> _TASK TO COMPLETE_
Reproduce the complete listing without any deviation.

> _DATASET CONTENT_
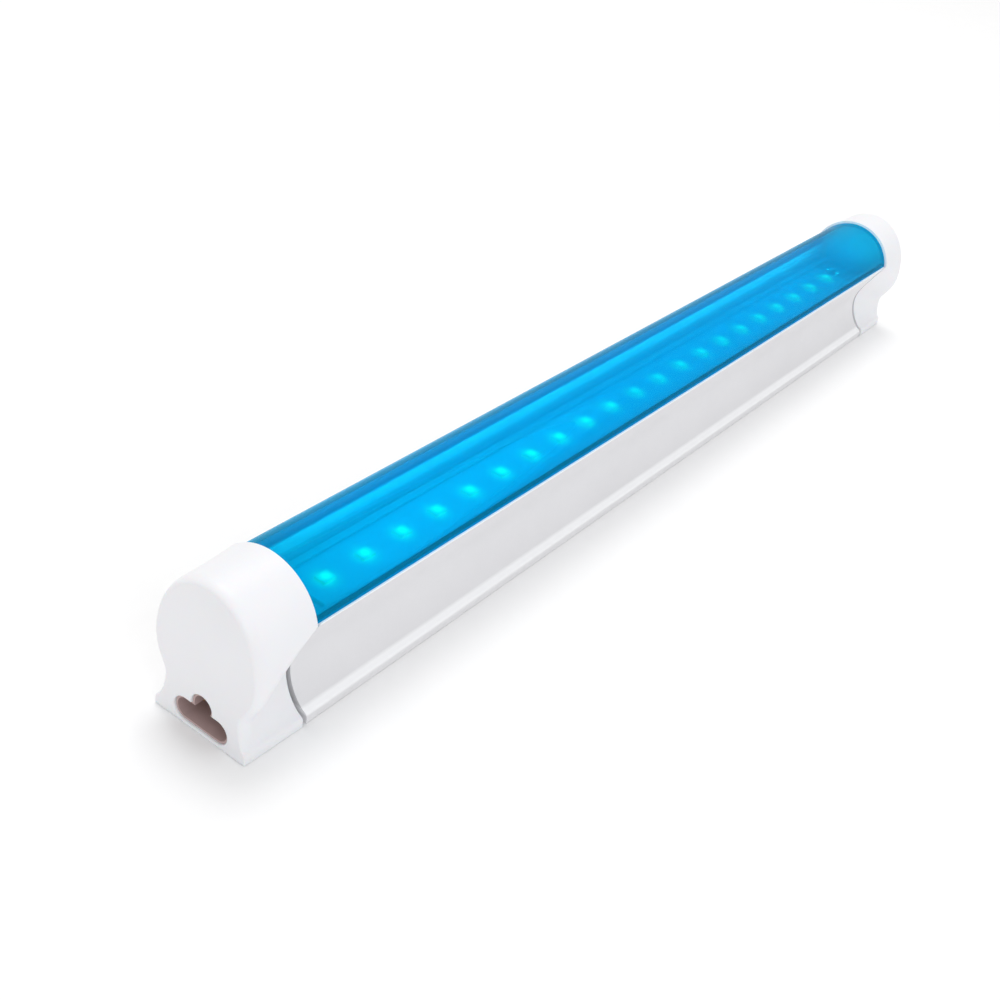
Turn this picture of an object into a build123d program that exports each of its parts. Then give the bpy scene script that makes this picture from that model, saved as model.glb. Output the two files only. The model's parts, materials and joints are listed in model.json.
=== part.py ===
"""A one-foot LED light tube with its driver and sockets built in.

The tube lies along X with its base on Z = 0 and its light side up. The origin is the middle of
the base. Millimetres. Cross-sections are drawn in the YZ plane and run along X.
"""

import os
from math import cos, hypot, radians, sin, tan

from build123d import *

os.makedirs("parts", exist_ok=True)

# ---------------------------------------------------------------- driving dimensions
TUBE_LENGTH = 304.8
CAP_LENGTH = 15.6
AXIS_HEIGHT = 22.75  # centre of the round light side
BODY_RADIUS = 13.0  # from that centre to the housing's lips
COVER_RADIUS = 12.5  # the cover sits just inside the lips
CAP_RADIUS = 13.25
COVER_WALL = 1.1
HOUSING_WALL = 1.25
CAP_WALL = 1.5
FOOT_HALF = 12.1
FOOT_EDGE = 2.2  # height of the foot's upright edge
TOE_ROUND = 0.8  # its rounded top corner
SEAM_ANGLE = 13.6  # where the cover meets the housing, above the horizontal
FLANK_LEAN = 26.6  # the flank under the seam, from the vertical
WAIST_HALF = 6.5
WAIST_HEIGHT = 11.6
CAP_FOOT = 12.3
CAP_WAIST = 6.6
END_HALF = 13.8  # a cap swells towards its end
END_MIDDLE = 18.5  # height of the widest place there
END_TOP = 35.7
END_FOOT = 12.1
END_WAIST = 10.6
END_WAIST_HEIGHT = 8.8
END_INSET = 1.4  # how far a cap's flat end lies inside its sides
END_ROUND = 2.6  # and the length that this rounding takes along the tube
END_LEAN = 0.5
QUARTER = 0.5523  # handle length that makes a Bezier curve follow a quarter of an ellipse
HAIR = 0.03  # keeps two curves just short of tangent, so that every lofted section has the same edges
CAP_GAP = 1.2  # shadow gap between cap and housing
FIT = 0.06  # clearance between pieces that touch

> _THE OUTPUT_
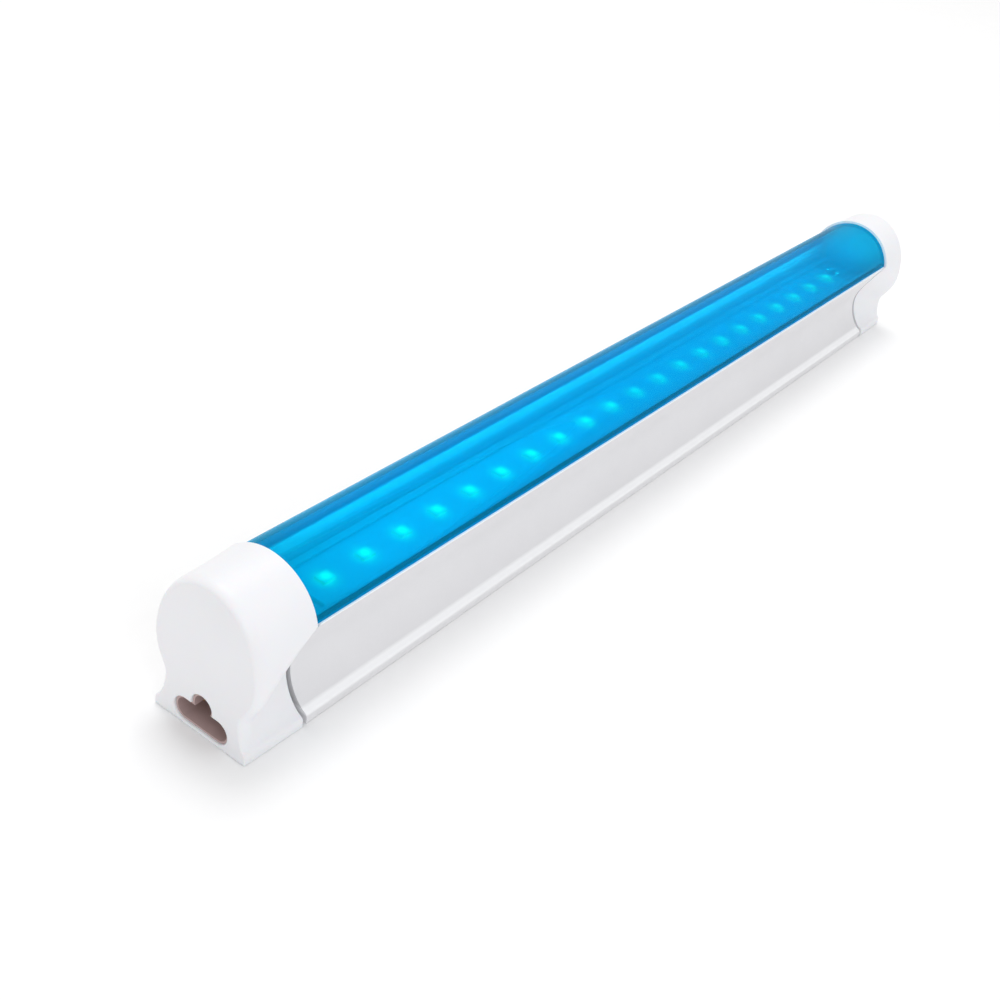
Turn this picture of an object into a build123d program that exports each of its parts. Then give the bpy scene script that makes this picture from that model, saved as model.glb. Output the two files only. The model's parts, materials and joints are listed in model.json.
=== part.py ===
"""A one-foot LED light tube with its driver and sockets built in.

The tube lies along X with its base on Z = 0 and its light side up. The origin is the middle of
the base. Millimetres. Cross-sections are drawn in the YZ plane and run along X.
"""

import os
from math import cos, hypot, radians, sin, tan

from build123d import *

os.makedirs("parts", exist_ok=True)

# ---------------------------------------------------------------- driving dimensions
TUBE_LENGTH = 304.8
CAP_LENGTH = 15.6
AXIS_HEIGHT = 22.75  # centre of the round light side
BODY_RADIUS = 13.0  # from that centre to the housing's lips
COVER_RADIUS = 12.5  # the cover sits just inside the lips
CAP_RADIUS = 13.25
COVER_WALL = 1.1
HOUSING_WALL = 1.25
CAP_WALL = 1.5
FOOT_HALF = 12.1
FOOT_EDGE = 2.2  # height of the foot's upright edge
TOE_ROUND = 0.8  # its rounded top corner
SEAM_ANGLE = 13.6  # where the cover meets the housing, above the horizontal
FLANK_LEAN = 26.6  # the flank under the seam, from the vertical
WAIST_HALF = 6.5
WAIST_HEIGHT = 11.6
CAP_FOOT = 12.3
CAP_WAIST = 6.6
END_HALF = 13.8  # a cap swells towards its end
END_MIDDLE = 18.5  # height of the widest place there
END_TOP = 35.7
END_FOOT = 12.1
END_WAIST = 10.6
END_WAIST_HEIGHT = 8.8
END_INSET = 1.4  # how far a cap's flat end lies inside its sides
END_ROUND = 2.6  # and the length that this rounding takes along the tube
END_LEAN = 0.5
QUARTER = 0.5523  # handle length that makes a Bezier curve follow a quarter of an ellipse
HAIR = 0.03  # keeps two curves just short of tangent, so that every lofted section has the same edges
CAP_GAP = 1.2  # shadow gap between cap and housing
FIT = 0.06  # clearance between pieces that touch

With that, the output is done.